Provided data:
+++
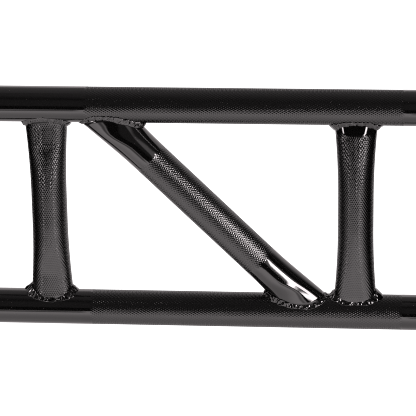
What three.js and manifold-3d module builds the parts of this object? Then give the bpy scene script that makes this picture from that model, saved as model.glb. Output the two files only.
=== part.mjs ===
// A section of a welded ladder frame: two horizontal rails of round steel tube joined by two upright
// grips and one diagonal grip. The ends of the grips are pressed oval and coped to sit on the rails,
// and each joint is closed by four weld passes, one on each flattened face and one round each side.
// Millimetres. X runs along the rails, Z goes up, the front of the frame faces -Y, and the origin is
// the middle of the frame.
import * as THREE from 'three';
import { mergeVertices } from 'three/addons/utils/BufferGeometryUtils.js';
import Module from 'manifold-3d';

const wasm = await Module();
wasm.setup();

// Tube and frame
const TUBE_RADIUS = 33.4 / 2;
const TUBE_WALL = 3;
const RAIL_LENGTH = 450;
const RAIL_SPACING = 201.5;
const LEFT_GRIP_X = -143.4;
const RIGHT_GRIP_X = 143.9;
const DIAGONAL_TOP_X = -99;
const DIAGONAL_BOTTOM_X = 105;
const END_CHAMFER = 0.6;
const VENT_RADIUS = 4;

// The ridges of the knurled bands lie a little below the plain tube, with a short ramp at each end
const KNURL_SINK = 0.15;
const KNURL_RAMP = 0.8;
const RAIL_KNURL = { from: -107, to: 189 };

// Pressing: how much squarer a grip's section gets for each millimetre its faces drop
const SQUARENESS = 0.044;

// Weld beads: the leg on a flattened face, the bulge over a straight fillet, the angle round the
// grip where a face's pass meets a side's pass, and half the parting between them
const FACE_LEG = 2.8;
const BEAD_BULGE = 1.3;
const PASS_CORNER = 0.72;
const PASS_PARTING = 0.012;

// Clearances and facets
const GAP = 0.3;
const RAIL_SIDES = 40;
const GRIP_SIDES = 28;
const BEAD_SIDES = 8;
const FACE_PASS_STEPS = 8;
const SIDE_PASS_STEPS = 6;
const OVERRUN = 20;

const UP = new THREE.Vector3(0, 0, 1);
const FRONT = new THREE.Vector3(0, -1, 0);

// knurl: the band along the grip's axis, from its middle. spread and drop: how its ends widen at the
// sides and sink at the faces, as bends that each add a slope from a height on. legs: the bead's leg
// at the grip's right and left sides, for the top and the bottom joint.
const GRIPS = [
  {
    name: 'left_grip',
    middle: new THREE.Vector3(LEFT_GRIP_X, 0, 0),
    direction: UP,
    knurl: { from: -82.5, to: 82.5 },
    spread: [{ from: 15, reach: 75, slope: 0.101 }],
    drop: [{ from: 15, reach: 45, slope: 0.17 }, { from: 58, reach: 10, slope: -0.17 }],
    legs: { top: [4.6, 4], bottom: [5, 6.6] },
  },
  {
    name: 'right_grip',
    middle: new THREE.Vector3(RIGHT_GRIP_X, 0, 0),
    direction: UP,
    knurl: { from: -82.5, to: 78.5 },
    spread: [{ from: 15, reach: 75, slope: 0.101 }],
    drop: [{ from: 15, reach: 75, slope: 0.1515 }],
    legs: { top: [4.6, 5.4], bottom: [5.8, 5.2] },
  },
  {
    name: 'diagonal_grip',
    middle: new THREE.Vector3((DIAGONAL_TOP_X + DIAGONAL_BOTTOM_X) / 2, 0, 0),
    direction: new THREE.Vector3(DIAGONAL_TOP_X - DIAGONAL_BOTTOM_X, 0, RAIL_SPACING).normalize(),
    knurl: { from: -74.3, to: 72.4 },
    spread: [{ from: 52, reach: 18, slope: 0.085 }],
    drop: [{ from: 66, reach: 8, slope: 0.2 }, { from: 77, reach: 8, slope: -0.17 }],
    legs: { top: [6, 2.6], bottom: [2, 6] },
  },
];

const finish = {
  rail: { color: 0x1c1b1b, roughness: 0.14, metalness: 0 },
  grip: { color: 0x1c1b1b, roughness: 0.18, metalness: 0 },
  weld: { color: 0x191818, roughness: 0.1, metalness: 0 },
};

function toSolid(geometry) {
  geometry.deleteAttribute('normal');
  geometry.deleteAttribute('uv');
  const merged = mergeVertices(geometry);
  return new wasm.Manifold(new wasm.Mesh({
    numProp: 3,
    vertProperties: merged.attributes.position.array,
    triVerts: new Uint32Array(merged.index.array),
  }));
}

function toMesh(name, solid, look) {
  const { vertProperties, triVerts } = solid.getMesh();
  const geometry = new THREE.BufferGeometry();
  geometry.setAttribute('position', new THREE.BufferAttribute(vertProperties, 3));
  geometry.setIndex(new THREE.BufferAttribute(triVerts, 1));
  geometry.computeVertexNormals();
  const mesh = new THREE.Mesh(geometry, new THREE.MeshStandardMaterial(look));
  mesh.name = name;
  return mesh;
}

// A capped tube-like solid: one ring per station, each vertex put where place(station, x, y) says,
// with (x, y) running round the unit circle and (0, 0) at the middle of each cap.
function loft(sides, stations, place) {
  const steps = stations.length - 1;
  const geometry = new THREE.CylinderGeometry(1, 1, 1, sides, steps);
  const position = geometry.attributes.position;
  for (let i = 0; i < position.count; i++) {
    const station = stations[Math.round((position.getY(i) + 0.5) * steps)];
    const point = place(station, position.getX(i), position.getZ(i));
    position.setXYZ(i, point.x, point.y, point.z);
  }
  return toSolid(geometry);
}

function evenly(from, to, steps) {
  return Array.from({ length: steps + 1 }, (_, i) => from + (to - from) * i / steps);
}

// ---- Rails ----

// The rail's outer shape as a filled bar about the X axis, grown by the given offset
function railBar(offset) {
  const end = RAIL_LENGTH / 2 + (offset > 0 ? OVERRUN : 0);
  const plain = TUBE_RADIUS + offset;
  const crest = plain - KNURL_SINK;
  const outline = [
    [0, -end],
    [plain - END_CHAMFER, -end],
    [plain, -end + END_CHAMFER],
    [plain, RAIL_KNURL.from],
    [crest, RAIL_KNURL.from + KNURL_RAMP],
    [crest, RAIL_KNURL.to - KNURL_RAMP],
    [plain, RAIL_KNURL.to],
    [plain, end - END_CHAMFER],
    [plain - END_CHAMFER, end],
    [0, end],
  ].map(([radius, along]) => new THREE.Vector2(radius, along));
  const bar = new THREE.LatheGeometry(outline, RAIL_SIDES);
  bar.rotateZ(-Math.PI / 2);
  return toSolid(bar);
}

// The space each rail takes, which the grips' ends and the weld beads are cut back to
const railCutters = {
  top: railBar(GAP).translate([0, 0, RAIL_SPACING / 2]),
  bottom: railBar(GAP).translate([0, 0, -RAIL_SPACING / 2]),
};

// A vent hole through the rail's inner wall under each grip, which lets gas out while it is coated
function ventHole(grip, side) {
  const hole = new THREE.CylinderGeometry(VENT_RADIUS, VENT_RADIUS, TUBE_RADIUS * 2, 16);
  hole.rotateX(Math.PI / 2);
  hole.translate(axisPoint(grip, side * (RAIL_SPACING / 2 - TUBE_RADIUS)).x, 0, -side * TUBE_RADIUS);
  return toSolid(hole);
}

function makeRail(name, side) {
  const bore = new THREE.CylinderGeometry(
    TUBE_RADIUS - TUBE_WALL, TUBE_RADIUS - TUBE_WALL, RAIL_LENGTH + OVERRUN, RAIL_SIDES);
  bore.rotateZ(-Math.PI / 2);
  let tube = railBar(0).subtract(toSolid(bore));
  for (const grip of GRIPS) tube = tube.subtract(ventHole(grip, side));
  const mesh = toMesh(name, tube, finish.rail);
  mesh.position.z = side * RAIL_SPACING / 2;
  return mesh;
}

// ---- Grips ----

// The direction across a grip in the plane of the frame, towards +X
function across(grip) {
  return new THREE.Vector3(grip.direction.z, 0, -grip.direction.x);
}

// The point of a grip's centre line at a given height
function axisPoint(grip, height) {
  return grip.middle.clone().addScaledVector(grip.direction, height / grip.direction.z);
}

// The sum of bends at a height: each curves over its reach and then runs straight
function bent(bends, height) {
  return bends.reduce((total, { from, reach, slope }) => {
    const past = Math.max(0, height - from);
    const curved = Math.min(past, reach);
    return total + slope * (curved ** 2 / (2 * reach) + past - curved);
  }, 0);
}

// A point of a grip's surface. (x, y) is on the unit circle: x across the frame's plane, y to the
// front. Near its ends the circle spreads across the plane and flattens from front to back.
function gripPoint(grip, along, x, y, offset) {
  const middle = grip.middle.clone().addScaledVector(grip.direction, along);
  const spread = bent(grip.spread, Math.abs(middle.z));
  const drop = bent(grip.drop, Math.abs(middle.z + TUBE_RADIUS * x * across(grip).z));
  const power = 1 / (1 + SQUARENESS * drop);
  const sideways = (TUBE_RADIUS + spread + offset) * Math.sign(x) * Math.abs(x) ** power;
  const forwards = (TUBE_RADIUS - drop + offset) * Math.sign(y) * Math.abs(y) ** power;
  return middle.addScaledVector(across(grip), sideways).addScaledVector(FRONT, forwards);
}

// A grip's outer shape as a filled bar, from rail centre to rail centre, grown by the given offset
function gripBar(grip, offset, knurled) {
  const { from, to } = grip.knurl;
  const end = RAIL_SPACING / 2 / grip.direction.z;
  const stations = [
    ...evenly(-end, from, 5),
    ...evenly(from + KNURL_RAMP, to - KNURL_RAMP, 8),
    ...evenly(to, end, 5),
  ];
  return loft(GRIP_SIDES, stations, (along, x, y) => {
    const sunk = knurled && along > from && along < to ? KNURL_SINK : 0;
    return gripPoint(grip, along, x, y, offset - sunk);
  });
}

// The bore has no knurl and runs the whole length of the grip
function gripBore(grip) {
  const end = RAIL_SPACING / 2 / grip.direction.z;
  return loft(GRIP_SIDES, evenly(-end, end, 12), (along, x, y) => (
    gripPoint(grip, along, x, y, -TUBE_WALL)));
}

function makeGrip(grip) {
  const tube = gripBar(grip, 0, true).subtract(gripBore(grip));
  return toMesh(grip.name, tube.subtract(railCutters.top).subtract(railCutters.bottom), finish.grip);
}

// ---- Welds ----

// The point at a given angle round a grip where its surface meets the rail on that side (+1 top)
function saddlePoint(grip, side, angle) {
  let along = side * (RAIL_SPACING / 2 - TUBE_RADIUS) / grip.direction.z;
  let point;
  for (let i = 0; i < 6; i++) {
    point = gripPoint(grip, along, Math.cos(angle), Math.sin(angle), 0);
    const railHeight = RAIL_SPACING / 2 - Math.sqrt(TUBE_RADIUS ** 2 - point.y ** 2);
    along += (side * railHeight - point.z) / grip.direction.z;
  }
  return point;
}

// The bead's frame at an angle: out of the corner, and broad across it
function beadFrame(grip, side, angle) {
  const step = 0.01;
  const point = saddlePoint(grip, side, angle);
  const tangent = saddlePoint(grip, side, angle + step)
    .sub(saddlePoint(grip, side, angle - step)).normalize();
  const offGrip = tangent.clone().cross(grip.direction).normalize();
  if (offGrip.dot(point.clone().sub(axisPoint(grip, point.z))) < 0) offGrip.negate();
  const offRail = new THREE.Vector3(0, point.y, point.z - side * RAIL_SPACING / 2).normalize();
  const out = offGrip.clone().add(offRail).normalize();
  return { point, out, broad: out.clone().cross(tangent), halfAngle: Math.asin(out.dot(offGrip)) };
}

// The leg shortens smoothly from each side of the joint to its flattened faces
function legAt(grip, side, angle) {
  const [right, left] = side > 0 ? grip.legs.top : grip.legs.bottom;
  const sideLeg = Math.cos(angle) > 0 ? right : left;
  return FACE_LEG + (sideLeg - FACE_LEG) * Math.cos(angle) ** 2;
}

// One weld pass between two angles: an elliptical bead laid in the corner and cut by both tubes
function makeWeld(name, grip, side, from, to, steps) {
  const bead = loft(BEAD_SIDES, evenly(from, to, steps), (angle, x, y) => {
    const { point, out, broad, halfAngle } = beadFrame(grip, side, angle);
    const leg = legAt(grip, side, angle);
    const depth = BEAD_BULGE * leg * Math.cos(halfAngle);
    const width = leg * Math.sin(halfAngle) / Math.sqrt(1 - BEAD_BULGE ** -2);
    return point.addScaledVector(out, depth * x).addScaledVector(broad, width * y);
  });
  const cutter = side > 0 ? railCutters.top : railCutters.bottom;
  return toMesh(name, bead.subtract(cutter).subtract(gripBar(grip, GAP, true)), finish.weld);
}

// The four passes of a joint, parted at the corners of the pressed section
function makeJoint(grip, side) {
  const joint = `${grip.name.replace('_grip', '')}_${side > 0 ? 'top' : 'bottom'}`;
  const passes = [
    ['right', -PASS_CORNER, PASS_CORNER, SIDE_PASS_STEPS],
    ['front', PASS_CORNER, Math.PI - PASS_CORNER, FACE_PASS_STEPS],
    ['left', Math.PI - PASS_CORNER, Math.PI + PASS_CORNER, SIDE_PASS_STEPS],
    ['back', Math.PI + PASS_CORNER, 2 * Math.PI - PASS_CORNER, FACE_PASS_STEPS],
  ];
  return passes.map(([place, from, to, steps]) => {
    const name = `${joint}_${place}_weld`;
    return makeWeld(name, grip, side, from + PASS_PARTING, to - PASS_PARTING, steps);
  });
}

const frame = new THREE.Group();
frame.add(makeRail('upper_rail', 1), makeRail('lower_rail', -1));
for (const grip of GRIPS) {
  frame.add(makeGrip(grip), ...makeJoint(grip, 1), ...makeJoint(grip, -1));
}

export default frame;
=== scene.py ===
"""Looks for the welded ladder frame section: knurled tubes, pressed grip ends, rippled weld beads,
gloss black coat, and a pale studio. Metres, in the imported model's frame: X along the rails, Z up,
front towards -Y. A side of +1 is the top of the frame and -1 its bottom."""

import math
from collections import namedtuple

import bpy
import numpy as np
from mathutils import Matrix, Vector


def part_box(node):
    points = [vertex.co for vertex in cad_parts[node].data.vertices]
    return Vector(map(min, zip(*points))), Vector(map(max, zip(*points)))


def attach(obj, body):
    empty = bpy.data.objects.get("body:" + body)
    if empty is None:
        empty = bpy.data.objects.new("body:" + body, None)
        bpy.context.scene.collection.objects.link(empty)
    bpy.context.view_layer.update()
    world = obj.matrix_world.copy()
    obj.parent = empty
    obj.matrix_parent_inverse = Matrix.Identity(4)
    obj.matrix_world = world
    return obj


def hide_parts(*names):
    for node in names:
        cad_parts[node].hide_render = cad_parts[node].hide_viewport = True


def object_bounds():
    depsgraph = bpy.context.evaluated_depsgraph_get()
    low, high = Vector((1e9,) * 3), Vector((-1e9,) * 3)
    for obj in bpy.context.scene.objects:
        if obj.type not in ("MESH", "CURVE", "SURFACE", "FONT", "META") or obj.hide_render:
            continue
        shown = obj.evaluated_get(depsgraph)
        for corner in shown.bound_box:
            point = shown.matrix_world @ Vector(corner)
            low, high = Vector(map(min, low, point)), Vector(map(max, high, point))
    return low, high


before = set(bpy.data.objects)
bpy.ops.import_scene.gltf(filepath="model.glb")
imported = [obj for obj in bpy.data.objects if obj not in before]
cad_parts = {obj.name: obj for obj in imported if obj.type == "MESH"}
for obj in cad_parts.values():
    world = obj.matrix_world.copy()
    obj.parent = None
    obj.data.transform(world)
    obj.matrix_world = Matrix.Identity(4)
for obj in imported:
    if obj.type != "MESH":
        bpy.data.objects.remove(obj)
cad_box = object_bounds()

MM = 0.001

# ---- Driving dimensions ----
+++
Given problem: Reproduce, exactly as written, the stretch of lines whose first line is the one with "const frame = new THREE.Group();" and whose last line is the one with "if empty is".

Full output:
const frame = new THREE.Group();
frame.add(makeRail('upper_rail', 1), makeRail('lower_rail', -1));
for (const grip of GRIPS) {
  frame.add(makeGrip(grip), ...makeJoint(grip, 1), ...makeJoint(grip, -1));
}

export default frame;
=== scene.py ===
"""Looks for the welded ladder frame section: knurled tubes, pressed grip ends, rippled weld beads,
gloss black coat, and a pale studio. Metres, in the imported model's frame: X along the rails, Z up,
front towards -Y. A side of +1 is the top of the frame and -1 its bottom."""

import math
from collections import namedtuple

import bpy
import numpy as np
from mathutils import Matrix, Vector


def part_box(node):
    points = [vertex.co for vertex in cad_parts[node].data.vertices]
    return Vector(map(min, zip(*points))), Vector(map(max, zip(*points)))


def attach(obj, body):
    empty = bpy.data.objects.get("body:" + body)
    if empty is None:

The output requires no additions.